And Reuben went in the days of wheat harvest, and found mandrakes in the field, and brought them unto his mother Leah.

Then Rachel said to Leah, "Give me, I pray thee, of thy son's mandrakes."

And she said unto her, "Is it a small matter that thou hast taken my husband? and wouldest thou take away my son's mandrakes also?"

And Rachel said, "Therefore he shall lie with thee to night for thy son's mandrakes."

And Jacob came out of the field in the evening, and Leah went out to meet him, and said, "Thou must come in unto me; for surely I have hired thee with my son's mandrakes."

And he lay with her that night (vv. 14-16).

At around 9:00 p.m. the same day, I checked /x/ and found this:


So that's unusual. I'm posting this now, about an hour later, so I went back to /x/ to see if the post was still there (yes), and if anyone had said anything interesting (no). To find it, I did a Ctrl-F for mand, and the first hit was this:


Like most "Bible Mandela effect" claims, this is BS. I've been reading the Bible since forever, and it's always said that (minus the word very in the KJV). On a whim, I decided to look up other translations of the verse in question (Ex. 34:14) on BibleGateway.
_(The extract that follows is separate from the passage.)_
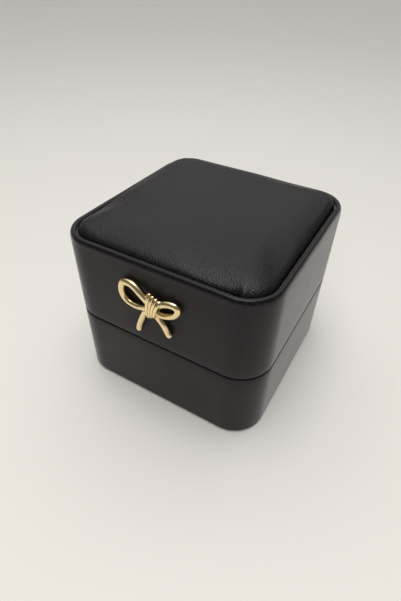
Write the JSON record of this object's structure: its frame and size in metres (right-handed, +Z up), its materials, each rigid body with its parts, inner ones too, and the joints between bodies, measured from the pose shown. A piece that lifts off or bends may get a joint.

In the list of 50-some translations that came up, only one used boldface and italics, and it therefore jumped out at me.


One of the other versions, a half-translation with many untranslated Hebrew words, had a spelling that was even more of a sync.


El Kanah -- just one letter different from Elkenah, a supposed Egyptian god mentioned in Joseph Smith's Book of Abraham, which I had recently posted about in "Maha-makara whiteboard telepathy." I even referenced Kevin Barney's theory that the name means "El of Canaan." It's quite ironic that the name might actually mean "Jealous God" -- not tolerating rivals -- since Elkenah is depicted as being worshiped alongside four other gods.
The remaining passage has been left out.